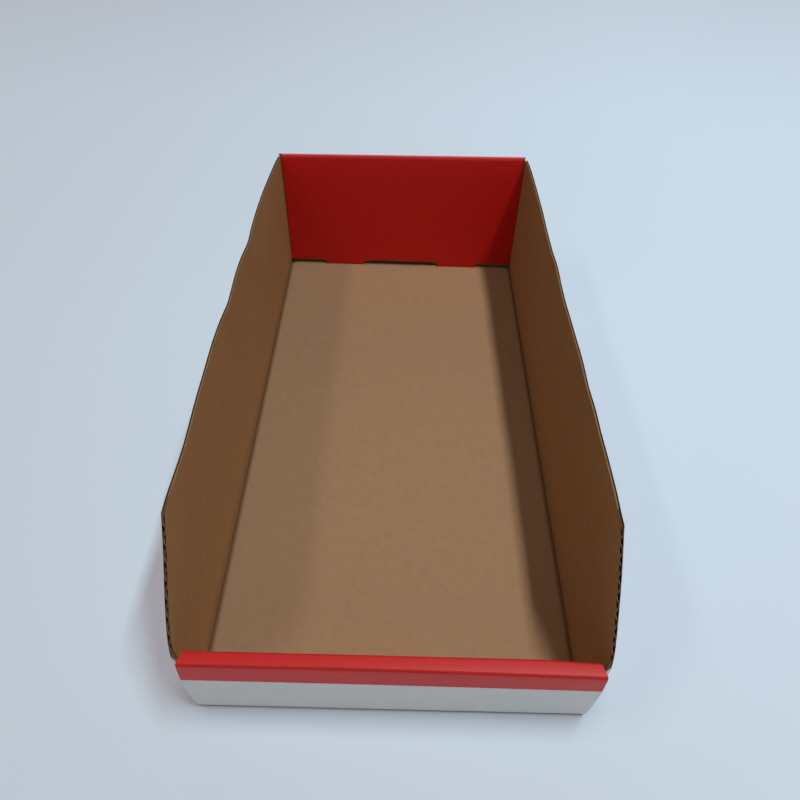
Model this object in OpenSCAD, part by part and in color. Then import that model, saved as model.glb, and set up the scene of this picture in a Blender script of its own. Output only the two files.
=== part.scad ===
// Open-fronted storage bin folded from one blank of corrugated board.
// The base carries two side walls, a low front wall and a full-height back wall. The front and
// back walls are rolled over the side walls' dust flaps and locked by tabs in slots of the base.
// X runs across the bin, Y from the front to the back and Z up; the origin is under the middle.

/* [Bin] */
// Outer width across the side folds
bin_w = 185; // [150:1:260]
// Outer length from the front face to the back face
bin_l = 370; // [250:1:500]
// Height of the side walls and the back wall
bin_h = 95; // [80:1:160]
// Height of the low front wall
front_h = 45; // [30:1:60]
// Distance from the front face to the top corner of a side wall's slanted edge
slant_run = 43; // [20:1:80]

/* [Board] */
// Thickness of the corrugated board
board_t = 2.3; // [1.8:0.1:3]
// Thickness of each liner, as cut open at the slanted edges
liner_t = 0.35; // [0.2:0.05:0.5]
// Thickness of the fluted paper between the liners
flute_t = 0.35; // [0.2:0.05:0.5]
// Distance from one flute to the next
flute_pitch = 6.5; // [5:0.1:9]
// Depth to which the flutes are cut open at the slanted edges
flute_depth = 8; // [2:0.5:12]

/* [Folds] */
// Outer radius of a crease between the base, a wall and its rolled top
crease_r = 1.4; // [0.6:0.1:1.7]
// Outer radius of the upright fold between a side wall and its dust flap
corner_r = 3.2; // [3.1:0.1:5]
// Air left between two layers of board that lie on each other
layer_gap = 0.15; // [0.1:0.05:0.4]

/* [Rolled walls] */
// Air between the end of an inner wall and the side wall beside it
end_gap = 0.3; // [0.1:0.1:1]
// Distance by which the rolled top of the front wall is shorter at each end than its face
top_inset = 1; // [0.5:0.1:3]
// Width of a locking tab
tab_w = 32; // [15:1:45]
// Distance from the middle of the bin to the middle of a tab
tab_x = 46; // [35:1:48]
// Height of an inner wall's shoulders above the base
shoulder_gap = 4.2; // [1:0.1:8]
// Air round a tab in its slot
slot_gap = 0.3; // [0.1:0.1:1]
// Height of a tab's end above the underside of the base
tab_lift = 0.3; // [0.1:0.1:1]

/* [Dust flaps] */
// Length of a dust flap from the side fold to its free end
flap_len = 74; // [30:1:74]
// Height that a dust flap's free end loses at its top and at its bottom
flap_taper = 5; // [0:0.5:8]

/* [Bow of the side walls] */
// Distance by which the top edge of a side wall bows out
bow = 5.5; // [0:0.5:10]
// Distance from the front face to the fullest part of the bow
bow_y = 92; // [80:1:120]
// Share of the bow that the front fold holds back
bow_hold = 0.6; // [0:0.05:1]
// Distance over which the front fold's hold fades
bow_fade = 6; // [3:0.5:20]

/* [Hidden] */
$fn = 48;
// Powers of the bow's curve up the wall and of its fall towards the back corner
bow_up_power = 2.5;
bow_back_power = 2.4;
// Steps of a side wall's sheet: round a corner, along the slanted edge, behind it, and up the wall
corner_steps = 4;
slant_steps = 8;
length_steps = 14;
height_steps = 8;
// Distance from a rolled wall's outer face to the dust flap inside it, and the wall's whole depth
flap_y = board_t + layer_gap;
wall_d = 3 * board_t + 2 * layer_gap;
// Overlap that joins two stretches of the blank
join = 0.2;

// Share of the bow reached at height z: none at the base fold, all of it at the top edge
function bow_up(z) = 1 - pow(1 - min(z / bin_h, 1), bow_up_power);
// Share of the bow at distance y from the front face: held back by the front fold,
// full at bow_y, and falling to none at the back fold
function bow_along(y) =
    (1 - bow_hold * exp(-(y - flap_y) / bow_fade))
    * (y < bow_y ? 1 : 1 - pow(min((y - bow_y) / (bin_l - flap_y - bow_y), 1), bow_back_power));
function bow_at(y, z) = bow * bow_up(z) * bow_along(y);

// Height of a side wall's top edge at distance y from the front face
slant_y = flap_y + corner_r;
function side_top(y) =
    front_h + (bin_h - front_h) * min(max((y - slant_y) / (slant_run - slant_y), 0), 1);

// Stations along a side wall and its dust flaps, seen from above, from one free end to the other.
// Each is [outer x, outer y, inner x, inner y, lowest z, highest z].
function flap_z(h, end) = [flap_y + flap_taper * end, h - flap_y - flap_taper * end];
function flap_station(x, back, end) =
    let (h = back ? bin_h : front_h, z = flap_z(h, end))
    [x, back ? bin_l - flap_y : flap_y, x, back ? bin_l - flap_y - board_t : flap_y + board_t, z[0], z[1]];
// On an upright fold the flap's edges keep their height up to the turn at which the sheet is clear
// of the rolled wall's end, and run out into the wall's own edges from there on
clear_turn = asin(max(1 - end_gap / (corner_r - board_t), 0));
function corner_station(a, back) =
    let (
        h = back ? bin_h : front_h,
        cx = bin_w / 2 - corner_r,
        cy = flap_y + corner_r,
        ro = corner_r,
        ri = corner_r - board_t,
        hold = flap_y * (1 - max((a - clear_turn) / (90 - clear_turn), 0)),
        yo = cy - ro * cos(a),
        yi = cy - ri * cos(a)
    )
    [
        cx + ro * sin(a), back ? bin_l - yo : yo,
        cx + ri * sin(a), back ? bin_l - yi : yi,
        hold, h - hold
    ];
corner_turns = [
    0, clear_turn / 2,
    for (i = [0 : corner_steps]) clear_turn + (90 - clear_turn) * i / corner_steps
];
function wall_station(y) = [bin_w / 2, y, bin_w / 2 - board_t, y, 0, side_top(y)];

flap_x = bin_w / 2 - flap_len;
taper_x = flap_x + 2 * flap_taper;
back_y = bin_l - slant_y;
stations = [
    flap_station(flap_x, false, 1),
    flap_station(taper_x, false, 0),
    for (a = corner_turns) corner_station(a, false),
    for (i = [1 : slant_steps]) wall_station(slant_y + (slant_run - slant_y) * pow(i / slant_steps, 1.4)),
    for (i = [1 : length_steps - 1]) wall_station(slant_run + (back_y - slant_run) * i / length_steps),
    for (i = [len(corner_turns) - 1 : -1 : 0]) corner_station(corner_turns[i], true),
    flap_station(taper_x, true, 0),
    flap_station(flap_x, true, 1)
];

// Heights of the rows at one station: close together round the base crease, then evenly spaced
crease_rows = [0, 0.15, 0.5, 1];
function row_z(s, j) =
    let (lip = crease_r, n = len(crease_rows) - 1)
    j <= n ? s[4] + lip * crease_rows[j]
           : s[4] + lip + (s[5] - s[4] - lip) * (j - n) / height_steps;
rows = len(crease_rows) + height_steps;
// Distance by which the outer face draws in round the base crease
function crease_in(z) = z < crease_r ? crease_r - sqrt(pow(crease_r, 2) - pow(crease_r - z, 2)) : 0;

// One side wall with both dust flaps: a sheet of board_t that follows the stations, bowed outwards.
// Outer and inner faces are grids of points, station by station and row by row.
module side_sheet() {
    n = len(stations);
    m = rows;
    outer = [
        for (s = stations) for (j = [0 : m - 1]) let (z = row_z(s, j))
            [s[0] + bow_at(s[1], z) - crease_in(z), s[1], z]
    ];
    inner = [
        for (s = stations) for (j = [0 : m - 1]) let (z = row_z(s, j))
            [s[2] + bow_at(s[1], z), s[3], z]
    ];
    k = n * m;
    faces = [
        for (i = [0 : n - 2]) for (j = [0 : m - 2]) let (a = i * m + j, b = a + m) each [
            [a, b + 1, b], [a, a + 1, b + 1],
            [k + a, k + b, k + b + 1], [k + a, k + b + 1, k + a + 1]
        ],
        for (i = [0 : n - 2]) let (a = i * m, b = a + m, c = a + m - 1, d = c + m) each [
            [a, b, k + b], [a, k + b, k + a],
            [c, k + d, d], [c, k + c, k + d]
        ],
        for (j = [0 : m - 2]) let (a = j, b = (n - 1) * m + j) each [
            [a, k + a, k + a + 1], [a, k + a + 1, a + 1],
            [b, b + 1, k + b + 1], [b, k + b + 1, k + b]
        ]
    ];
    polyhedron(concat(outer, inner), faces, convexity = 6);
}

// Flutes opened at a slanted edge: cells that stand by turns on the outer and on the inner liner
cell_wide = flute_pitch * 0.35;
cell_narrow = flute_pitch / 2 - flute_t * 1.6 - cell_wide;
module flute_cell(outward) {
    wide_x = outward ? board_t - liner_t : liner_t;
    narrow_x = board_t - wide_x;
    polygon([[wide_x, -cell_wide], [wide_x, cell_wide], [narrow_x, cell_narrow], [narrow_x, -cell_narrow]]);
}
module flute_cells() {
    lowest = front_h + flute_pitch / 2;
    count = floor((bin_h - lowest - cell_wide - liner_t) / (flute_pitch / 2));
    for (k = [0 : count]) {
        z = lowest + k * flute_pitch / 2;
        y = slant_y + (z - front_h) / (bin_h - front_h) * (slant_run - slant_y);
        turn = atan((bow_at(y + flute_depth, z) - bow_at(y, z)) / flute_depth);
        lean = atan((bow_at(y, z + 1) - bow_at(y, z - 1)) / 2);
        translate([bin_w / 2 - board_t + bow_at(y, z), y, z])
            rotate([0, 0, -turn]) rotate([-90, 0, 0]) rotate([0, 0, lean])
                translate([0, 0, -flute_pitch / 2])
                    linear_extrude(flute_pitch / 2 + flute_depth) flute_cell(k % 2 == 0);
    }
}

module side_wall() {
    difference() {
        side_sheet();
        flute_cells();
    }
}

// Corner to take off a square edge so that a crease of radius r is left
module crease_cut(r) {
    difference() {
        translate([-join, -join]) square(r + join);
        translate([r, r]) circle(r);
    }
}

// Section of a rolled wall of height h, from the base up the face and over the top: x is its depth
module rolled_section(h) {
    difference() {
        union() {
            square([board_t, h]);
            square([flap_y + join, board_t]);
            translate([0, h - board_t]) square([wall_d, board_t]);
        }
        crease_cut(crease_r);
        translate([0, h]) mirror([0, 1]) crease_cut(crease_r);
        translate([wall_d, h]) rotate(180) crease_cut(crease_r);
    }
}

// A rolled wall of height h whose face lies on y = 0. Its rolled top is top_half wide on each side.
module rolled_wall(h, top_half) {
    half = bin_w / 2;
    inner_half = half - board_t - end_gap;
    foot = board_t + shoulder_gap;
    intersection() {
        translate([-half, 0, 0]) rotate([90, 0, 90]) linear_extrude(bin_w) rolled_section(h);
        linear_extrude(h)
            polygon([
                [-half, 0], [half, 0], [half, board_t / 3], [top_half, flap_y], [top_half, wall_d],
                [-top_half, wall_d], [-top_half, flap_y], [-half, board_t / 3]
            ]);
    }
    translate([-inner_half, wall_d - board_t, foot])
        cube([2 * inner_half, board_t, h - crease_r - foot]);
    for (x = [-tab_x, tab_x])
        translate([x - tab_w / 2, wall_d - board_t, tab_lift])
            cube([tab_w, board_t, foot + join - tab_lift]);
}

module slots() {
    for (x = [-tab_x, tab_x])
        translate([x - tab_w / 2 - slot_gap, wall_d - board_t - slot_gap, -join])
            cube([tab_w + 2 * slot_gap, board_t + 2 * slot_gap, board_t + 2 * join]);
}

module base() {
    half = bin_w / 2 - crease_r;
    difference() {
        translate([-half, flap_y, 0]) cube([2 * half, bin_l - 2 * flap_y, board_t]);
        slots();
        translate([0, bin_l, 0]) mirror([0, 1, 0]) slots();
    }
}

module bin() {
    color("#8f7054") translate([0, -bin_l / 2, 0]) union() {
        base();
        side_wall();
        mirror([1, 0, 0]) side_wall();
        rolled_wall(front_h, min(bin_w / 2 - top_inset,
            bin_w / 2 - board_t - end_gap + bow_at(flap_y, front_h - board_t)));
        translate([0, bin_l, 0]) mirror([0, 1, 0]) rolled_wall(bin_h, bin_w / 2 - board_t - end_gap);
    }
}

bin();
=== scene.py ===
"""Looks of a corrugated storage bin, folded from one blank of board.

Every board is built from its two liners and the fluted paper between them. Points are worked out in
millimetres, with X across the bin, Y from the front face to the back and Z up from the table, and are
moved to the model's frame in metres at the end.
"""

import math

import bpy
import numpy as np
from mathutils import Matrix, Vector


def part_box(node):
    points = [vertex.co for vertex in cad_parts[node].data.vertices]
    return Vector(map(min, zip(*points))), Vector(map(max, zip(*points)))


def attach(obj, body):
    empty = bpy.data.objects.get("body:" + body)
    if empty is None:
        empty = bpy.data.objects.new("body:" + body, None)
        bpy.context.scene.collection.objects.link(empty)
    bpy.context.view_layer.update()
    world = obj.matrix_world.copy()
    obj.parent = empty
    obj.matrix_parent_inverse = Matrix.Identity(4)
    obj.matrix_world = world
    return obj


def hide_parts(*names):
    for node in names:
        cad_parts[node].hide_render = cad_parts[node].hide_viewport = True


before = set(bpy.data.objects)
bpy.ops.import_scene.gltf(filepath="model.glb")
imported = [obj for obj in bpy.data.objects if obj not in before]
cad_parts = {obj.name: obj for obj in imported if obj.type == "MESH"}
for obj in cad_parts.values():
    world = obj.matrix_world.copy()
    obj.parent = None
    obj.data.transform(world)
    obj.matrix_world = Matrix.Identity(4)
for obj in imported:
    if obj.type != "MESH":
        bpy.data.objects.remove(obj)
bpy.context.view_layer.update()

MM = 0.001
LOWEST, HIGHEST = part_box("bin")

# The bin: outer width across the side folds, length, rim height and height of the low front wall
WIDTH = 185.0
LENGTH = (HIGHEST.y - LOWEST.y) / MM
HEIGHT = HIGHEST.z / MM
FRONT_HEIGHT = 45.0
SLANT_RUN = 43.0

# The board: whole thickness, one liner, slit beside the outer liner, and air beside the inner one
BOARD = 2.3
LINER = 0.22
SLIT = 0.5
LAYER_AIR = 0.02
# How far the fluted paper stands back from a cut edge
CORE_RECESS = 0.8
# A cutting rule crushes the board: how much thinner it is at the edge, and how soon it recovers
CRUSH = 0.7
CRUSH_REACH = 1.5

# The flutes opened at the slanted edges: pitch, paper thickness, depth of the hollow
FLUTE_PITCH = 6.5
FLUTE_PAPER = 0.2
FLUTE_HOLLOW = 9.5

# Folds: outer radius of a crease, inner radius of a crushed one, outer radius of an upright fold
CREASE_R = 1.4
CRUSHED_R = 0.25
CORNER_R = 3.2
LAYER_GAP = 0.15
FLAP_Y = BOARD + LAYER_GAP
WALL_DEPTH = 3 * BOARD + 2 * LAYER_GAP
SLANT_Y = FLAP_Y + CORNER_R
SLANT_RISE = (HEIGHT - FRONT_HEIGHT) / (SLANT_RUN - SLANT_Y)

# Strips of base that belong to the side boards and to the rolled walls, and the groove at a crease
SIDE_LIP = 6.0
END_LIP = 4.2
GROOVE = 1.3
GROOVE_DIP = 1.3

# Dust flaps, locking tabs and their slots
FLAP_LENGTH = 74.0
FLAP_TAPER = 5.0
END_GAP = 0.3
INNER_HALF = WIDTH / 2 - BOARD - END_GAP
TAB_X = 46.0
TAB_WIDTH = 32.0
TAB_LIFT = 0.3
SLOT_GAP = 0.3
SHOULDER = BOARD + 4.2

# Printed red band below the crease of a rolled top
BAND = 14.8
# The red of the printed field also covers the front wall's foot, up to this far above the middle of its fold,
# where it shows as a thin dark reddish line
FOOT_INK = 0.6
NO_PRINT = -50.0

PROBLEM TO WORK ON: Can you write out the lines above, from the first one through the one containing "under the middle.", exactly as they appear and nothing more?

RESPONSE TO THE TASK:
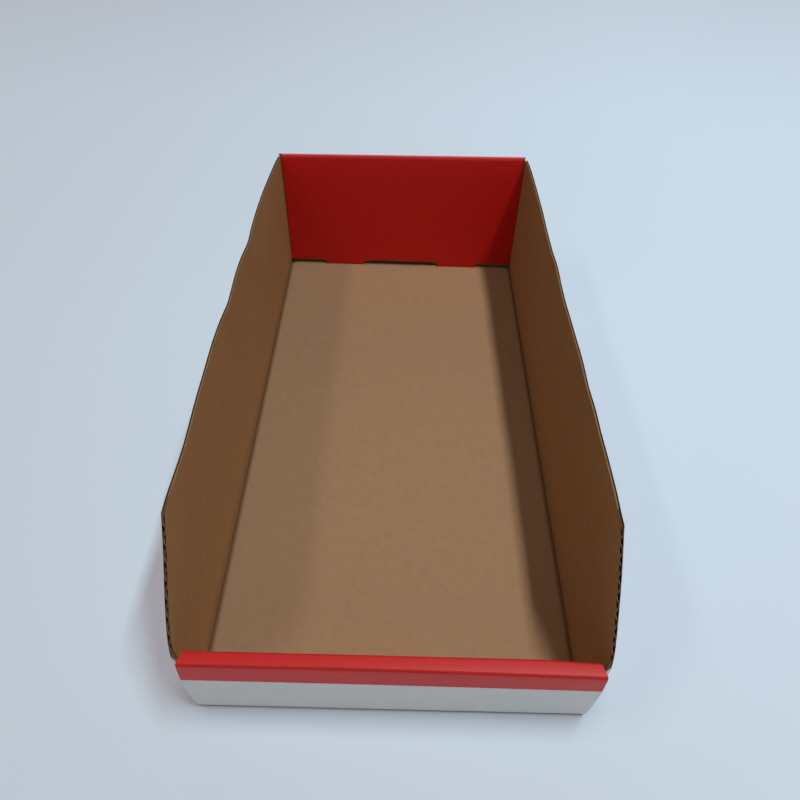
Model this object in OpenSCAD, part by part and in color. Then import that model, saved as model.glb, and set up the scene of this picture in a Blender script of its own. Output only the two files.
=== part.scad ===
// Open-fronted storage bin folded from one blank of corrugated board.
// The base carries two side walls, a low front wall and a full-height back wall. The front and
// back walls are rolled over the side walls' dust flaps and locked by tabs in slots of the base.
// X runs across the bin, Y from the front to the back and Z up; the origin is under the middle.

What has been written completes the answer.